American Vintage, le rêve américain à la sauce marseillaise de Michaël Azoulay
Il est parti de rien et a inventé l’American Vintage façon Marseille. Michaël Azoulay peut être fier, sa griffe a 10 ans et, pour l’occasion, « encourage la jeunesse » avec dix co-créations artistiques réussies. Retour aux sources.

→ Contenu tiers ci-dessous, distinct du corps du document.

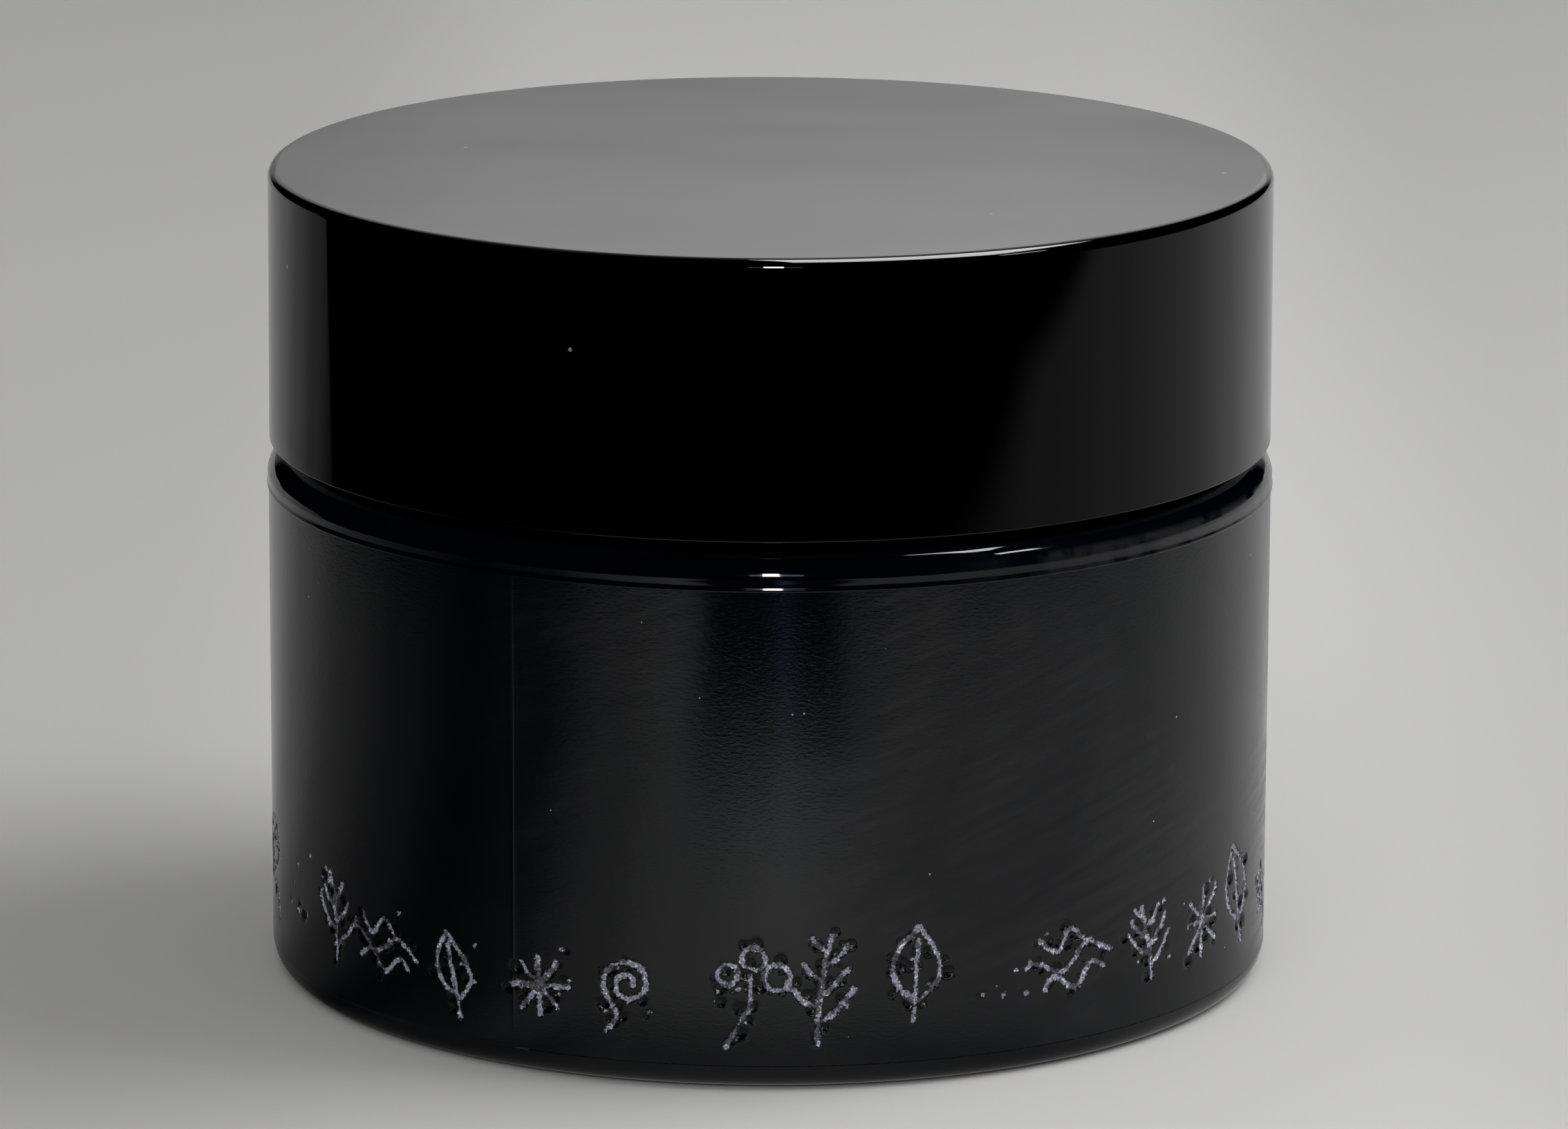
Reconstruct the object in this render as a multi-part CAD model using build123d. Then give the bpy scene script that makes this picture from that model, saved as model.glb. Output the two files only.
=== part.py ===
"""Cosmetic cream jar: thick dark glass, a double-wall screw lid, its wad and a sealing disc.

Millimetres, +Z up, origin at the middle of the foot. The lid is shown screwed down.
"""

from build123d import *
from math import radians, sin, tan
import os

# Whole jar
BODY_R = 30.4          # straight side of the glass
RIM_Z = 44.6           # sealing rim of the glass
TOTAL_H = 49.18        # foot to the top of the closed lid

# Glass outside
HEEL_ROUND = 1.45      # between the foot and the side
FOOT_IN_R = 25.4       # inner edge of the ring that the jar stands on
PUSH_UP = 0.8          # recess under the base
PUSH_UP_R = 22.0
PUSH_UP_ROUND = 3.0
FOOT_ROUND = 1.0       # inner edge of the foot ring
MOULD_LINE_Z = 29.76   # where the side ends and the shoulder begins
SHOULDER_R = 30.5      # the shoulder stands proud of the side
BEAD_H = 0.44          # straight part of the shoulder
SHOULDER_ROUND = 2.2
NECK_R = 25.1          # bottom of the thread
NECK_FOOT_ROUND = 0.8
RIM_ROUND = 0.7

# Glass inside
MOUTH_R = 22.4
MOUTH_FOOT_Z = 33.6    # the mouth runs straight down to here
WELL_R = 24.0
WELL_TOP_Z = 30.6      # the well is at its full width from here down
WELL_FLOOR_Z = 6.5
WELL_FLOOR_ROUND = 6.0
WELL_TOP_ROUND = 2.0   # both corners of the slope between the mouth and the well

# Screw thread: single start, right-handed, six turns to the inch
PITCH = 25.4 / 6
THREAD_TURNS = 1.25
THREAD_START = 100.0   # degrees about Z from +X
JAR_THREAD_Z = 36.2    # middle of the glass ridge where it starts
JAR_CREST_R = 26.3
JAR_HALF_ROOT = 1.25   # half widths of the ridge
JAR_HALF_CREST = 0.5
CAP_BELOW_JAR = 1.6    # the cap's ridge lies this far under the glass one
CAP_THREAD_LATER = 30.0
CAP_ROOT_R = 26.65
CAP_CREST_R = 25.45
CAP_HALF_ROOT = 1.0
CAP_HALF_CREST = 0.4
RIDGE_SUNK = 0.3       # how far a ridge reaches into its wall
RUN_OUT_UNDER = 0.05   # how far below the root a ridge has faded at its end
CAP_RUN_OUT_R = 20.0   # round cutter that fades the cap's ridge
RUN_OUT_DEPTH = 3.0    # sizes of the slab that fades the glass ridge
RUN_OUT_BACK = 1.0
RUN_OUT_LENGTH = 11.0
RUN_OUT_SPARE = 1.0    # how much taller than a ridge the cutters are

# Sealing disc
DISC_T = 0.6
DISC_RIM_R = 24.7
DISC_PLUG_R = 22.0
DISC_FLOOR_Z = 42.0
DISC_EDGE_ROUND = 0.2
DISC_FLOOR_ROUND = 0.4
TAB_W = 9.0
TAB_T = 0.9
TAB_H = 2.3

# Liner wad
LINER_R = 26.2
LINER_T = 1.1
LINER_EDGE_ROUND = 0.1

# Inner cap
CAP_TOP_T = 1.18
CAP_WALL_R = 28.05
CAP_FOOT_Z = 33.2
CAP_FLANGE_R = 28.8
CAP_FLANGE_T = 0.9
CAP_BORE_ROUND = 0.3   # both ends of the threaded bore
CAP_FLANGE_ROUND = 0.2
CAP_TOP_ROUND = 0.8
RIB_COUNT = 24
RIB_W = 1.1
RIB_DEPTH = 2.0        # before it is trimmed to the shell
RIB_GRIP = 0.02        # the ribs press this far into the shell

# Overshell
SHELL_FOOT_Z = 32.65
SHELL_TOP_R = 30.28
SHELL_FOOT_R = 30.34
SHELL_IN_R = 28.9
SHELL_EDGE_ROUND = 0.6
SHELL_IN_ROUND = 0.5
SHELL_FOOT_ROUND = 0.25

SHORTEST = 1e-6        # two ends closer than this are one point

# Heights that follow from the stack on the rim
SHOULDER_Z = MOULD_LINE_Z + BEAD_H + SHOULDER_ROUND
LINER_Z = RIM_Z + DISC_T
CAP_CEILING_Z = LINER_Z + LINER_T
CAP_TOP_Z = CAP_CEILING_Z + CAP_TOP_T


def corner_round(before, corner, after, radius):
    """Where a rounding leaves the first side, its middle, and where it joins the second side."""
    back, ahead = (before - corner).normalized(), (after - corner).normalized()
    half = radians(back.get_angle(ahead)) / 2
    inward = (back + ahead).normalized()
    middle = corner + inward * (radius / sin(half) - radius)
    reach = radius / tan(half)
    return corner + back * reach, middle, corner + ahead * reach


def turned(corners):
    """A solid turned about Z from the corners of its section: radius, height and rounding."""
    points = [Vector(r, 0, z) for r, z, _ in corners]
    stops, edges = [], []
    for i, (_, _, radius) in enumerate(corners):
        if radius:
            after = points[(i + 1) % len(points)]
            start, middle, end = corner_round(points[i - 1], points[i], after, radius)
            edges.append(ThreePointArc(start, middle, end))
            stops.append((start, end))
        else:
            stops.append((points[i], points[i]))
    for (_, end), (start, _) in zip(stops, stops[1:] + stops[:1]):
        if (start - end).length > SHORTEST:
            edges.append(Line(end, start))
    return revolve(make_face(edges), Axis.Z)


def ridge(start_z, root_r, crest_r, half_root, half_crest):
    """A helical thread ridge that starts on +X, its flanks carried on into the wall it grows from."""
    rise = crest_r - root_r
    sunk_r = root_r - RIDGE_SUNK * rise / abs(rise)
    half_sunk = half_root + (half_root - half_crest) * RIDGE_SUNK / abs(rise)
    section = make_face(Polyline(
        (sunk_r, 0, start_z - half_sunk), (crest_r, 0, start_z - half_crest),
        (crest_r, 0, start_z + half_crest), (sunk_r, 0, start_z + half_sunk), close=True))
    path = Helix(PITCH, PITCH * THREAD_TURNS, root_r, center=(0, 0, start_z))
    return sweep(section, path=path, is_frenet=True)


def at_ridge_ends(cutter, start_z):
    """The cutter at both ends of a ridge."""
    end_z = start_z + PITCH * THREAD_TURNS
    turned_to_end = Rot(0, 0, 360 * THREAD_TURNS) * mirror(cutter, Plane.XZ)
    return [Pos(0, 0, start_z) * cutter, Pos(0, 0, end_z) * turned_to_end]


def jar_thread():
    """The glass ridge, fading into the neck at both ends."""
    whole = ridge(JAR_THREAD_Z, NECK_R, JAR_CREST_R, JAR_HALF_ROOT, JAR_HALF_CREST)
    height = 2 * JAR_HALF_ROOT + RUN_OUT_SPARE
    slab = Pos(NECK_R - RUN_OUT_UNDER, -RUN_OUT_BACK, 0) * Box(
        RUN_OUT_DEPTH, RUN_OUT_LENGTH, height, align=(Align.MIN, Align.MIN, Align.CENTER))
    for cutter in at_ridge_ends(slab, JAR_THREAD_Z):
        whole -= cutter
    return Rot(0, 0, THREAD_START) * whole


def cap_thread():
    """The cap's ridge, fading into its wall at both ends."""
    start_z = JAR_THREAD_Z - CAP_BELOW_JAR + PITCH * CAP_THREAD_LATER / 360
    whole = ridge(start_z, CAP_ROOT_R, CAP_CREST_R, CAP_HALF_ROOT, CAP_HALF_CREST)
    height = 2 * CAP_HALF_ROOT + RUN_OUT_SPARE
    offset = CAP_ROOT_R + RUN_OUT_UNDER - CAP_RUN_OUT_R
    plug = Pos(offset, 0, 0) * Cylinder(CAP_RUN_OUT_R, height)
    for cutter in at_ridge_ends(plug, start_z):
        whole -= cutter
    return Rot(0, 0, THREAD_START + CAP_THREAD_LATER) * whole


def glass_jar():
    """Moulded glass: foot ring, straight side, mould line, shoulder, threaded neck and well."""
    blank = turned([
        (0, PUSH_UP, 0),
        (PUSH_UP_R, PUSH_UP, PUSH_UP_ROUND),
        (FOOT_IN_R, 0, FOOT_ROUND),
        (BODY_R, 0, HEEL_ROUND),
        (BODY_R, MOULD_LINE_Z, 0),
        (SHOULDER_R, MOULD_LINE_Z, 0),
        (SHOULDER_R, SHOULDER_Z, SHOULDER_ROUND),
        (NECK_R, SHOULDER_Z, NECK_FOOT_ROUND),
        (NECK_R, RIM_Z, RIM_ROUND),
        (MOUTH_R, RIM_Z, RIM_ROUND),
        (MOUTH_R, MOUTH_FOOT_Z, WELL_TOP_ROUND),
        (WELL_R, WELL_TOP_Z, WELL_TOP_ROUND),
        (WELL_R, WELL_FLOOR_Z, WELL_FLOOR_ROUND),
        (0, WELL_FLOOR_Z, 0),
    ])
    return blank + jar_thread()


def sealing_disc():
    """Thin dished disc: a rim that lies on the glass, a plug wall, a floor and a pull tab."""
    in_r = DISC_PLUG_R - DISC_T
    top_z = RIM_Z + DISC_T
    dish = turned([
        (0, DISC_FLOOR_Z, 0),
        (DISC_PLUG_R, DISC_FLOOR_Z, DISC_T),
        (DISC_PLUG_R, RIM_Z, DISC_EDGE_ROUND),
        (DISC_RIM_R, RIM_Z, DISC_EDGE_ROUND),
        (DISC_RIM_R, top_z, DISC_EDGE_ROUND),
        (in_r, top_z, DISC_T),
        (in_r, DISC_FLOOR_Z + DISC_T, DISC_FLOOR_ROUND),
        (0, DISC_FLOOR_Z + DISC_T, 0),
    ])
    foot_z = DISC_FLOOR_Z + DISC_T / 2
    tab = Pos(0, 0, foot_z) * Box(
        TAB_W, TAB_T, TAB_H, align=(Align.CENTER, Align.CENTER, Align.MIN))
    corners = tab.edges().filter_by(Axis.Y).group_by(Axis.Z)[-1]
    return dish + fillet(corners, TAB_H / 2)


def lid_liner():
    """Flat foam wad between the inner cap and the sealing disc."""
    top_z = LINER_Z + LINER_T
    return turned([
        (0, LINER_Z, 0),
        (LINER_R, LINER_Z, LINER_EDGE_ROUND),
        (LINER_R, top_z, LINER_EDGE_ROUND),
        (0, top_z, 0),
    ])


def lid_inner_cap():
    """Threaded cup with gripping ribs and a foot flange, held inside the overshell."""
    flange_z = CAP_FOOT_Z + CAP_FLANGE_T
    cup = turned([
        (0, CAP_CEILING_Z, 0),
        (CAP_ROOT_R, CAP_CEILING_Z, CAP_BORE_ROUND),
        (CAP_ROOT_R, CAP_FOOT_Z, CAP_BORE_ROUND),
        (CAP_FLANGE_R, CAP_FOOT_Z, CAP_FLANGE_ROUND),
        (CAP_FLANGE_R, flange_z, CAP_FLANGE_ROUND),
        (CAP_WALL_R, flange_z, CAP_FLANGE_ROUND),
        (CAP_WALL_R, CAP_TOP_Z, CAP_TOP_ROUND),
        (0, CAP_TOP_Z, 0),
    ])
    rib_top_z = CAP_TOP_Z - 2 * SHELL_IN_ROUND
    reach_r = SHELL_IN_R + RIB_GRIP
    rib_foot_z = CAP_FOOT_Z + CAP_FLANGE_T / 2
    rib = Pos(CAP_WALL_R - RIDGE_SUNK, 0, rib_foot_z) * Box(
        RIB_DEPTH, RIB_W, rib_top_z - rib_foot_z, align=(Align.MIN, Align.CENTER, Align.MIN))
    above_flange = Pos(0, 0, flange_z) * Cylinder(
        reach_r, TOTAL_H, align=(Align.CENTER, Align.CENTER, Align.MIN))
    ribs = [place * rib & above_flange for place in PolarLocations(0, RIB_COUNT)]
    return cup + ribs + cap_thread()


def lid_shell():
    """Smooth overshell with a flat top, a small edge round and a slight draft."""
    return turned([
        (0, CAP_TOP_Z, 0),
        (SHELL_IN_R, CAP_TOP_Z, SHELL_IN_ROUND),
        (SHELL_IN_R, SHELL_FOOT_Z, SHELL_FOOT_ROUND),
        (SHELL_FOOT_R, SHELL_FOOT_Z, SHELL_FOOT_ROUND),
        (SHELL_TOP_R, TOTAL_H, SHELL_EDGE_ROUND),
        (0, TOTAL_H, 0),
    ])


os.makedirs("parts", exist_ok=True)
for make in (glass_jar, sealing_disc, lid_liner, lid_inner_cap, lid_shell):
    export_step(make(), f"parts/{make.__name__}.step")
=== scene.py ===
"""Looks of a dark glass cream jar with a double-wall screw lid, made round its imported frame."""

import math
import random

import bmesh
import bpy
from bpy.props import FloatProperty, FloatVectorProperty, IntProperty, PointerProperty
from mathutils import Matrix, Vector, kdtree, noise


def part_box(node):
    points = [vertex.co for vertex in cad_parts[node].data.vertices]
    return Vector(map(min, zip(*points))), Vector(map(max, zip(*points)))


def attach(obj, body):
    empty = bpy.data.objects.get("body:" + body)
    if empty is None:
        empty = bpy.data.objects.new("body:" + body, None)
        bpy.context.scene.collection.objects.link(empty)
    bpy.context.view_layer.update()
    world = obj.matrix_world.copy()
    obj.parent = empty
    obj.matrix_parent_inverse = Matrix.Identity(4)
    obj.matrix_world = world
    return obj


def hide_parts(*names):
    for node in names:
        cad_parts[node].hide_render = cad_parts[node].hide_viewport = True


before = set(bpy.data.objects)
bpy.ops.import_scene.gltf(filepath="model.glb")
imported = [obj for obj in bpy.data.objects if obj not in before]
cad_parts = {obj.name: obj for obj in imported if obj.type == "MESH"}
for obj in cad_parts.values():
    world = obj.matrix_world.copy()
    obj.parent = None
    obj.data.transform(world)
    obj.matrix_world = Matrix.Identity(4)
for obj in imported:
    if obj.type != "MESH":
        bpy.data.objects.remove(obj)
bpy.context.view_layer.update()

bl_info = {
    "name": "Cream Jar",
    "version": (1, 0, 0),
    "blender": (4, 5, 0),
    "location": "3D View > Sidebar > Cream Jar",
    "description": "Builds a dark glass cream jar with a screw lid and an engraved foot",
    "category": "Add Mesh",
}

MM = 0.001
GLASS_LOW, GLASS_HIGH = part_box("glass_jar")
SHELL_LOW, SHELL_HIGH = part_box("lid_shell")
CAP_LOW, CAP_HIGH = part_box("lid_inner_cap")
WAD_LOW, WAD_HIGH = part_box("lid_liner")
DISC_LOW, DISC_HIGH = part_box("sealing_disc")

# Glass
PUSH_UP, PUSH_UP_R = 0.8 * MM, 22.0 * MM
FOOT_IN_R = 25.4 * MM
SHOULDER_PROUD = 0.1 * MM
BEAD_H = 0.44 * MM
HEEL_STEP = 0.03 * MM
HEEL_GAP = 0.05 * MM
LINE_ROUND = 0.08 * MM
TINY = 0.002 * MM
WAVE_DEPTH = 0.05 * MM
NECK_R = 25.1 * MM
MOUTH_FOOT_Z, WELL_TOP_Z, WELL_FLOOR_Z = 33.6 * MM, 30.6 * MM, 6.5 * MM
BAND_TOP_Z = 12.4 * MM
SIDE_STEPS, PLAIN_STEPS = 800, 200
BAND_ROWS, UPPER_ROWS, NECK_ROWS = 45, 7, 44
SEAM_TURN = math.radians(-29.3)
SEAM_HEIGHT = 0.025 * MM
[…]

« Comporte-toi comme un homme, mon fils, et ta route se fera », lui répétait sa mère ; Michaël Azoulay se devait de lui faire honneur. Il avait donc réussi son bac pro, option électricité, en amont on lui avait donné ce conseil : « Fais un métier manuel, tu trouveras toujours du boulot », il s’était donc exécuté mais sans enthousiasme, il était alors « comme un lion en cage ». Très vite, il avait fallu « rentrer des tunes », c’était l’époque des vaches maigres, il s’était improvisé vendeur chez un jeaneur marseillais. Premier déclic. « J’ai compris que j’aimais le contact, la vente, le commerce » ; la génétique familiale n’y est pas étrangère, son père était « un ancien commerçant, il faisait du porte à porte, je tiens ça de lui ». Alors quand il s’agit d’endosser le costume de VRP, il s' »éclate » et élargit peu à peu le champ de ses compétences, « j’étais représentant et en même temps, je m’occupais du produit ». Jusqu’à ce qu’un aîné expérimenté lui fasse « prendre conscience de son potentiel », avec suggestion à la clé : « Crée ta boîte. »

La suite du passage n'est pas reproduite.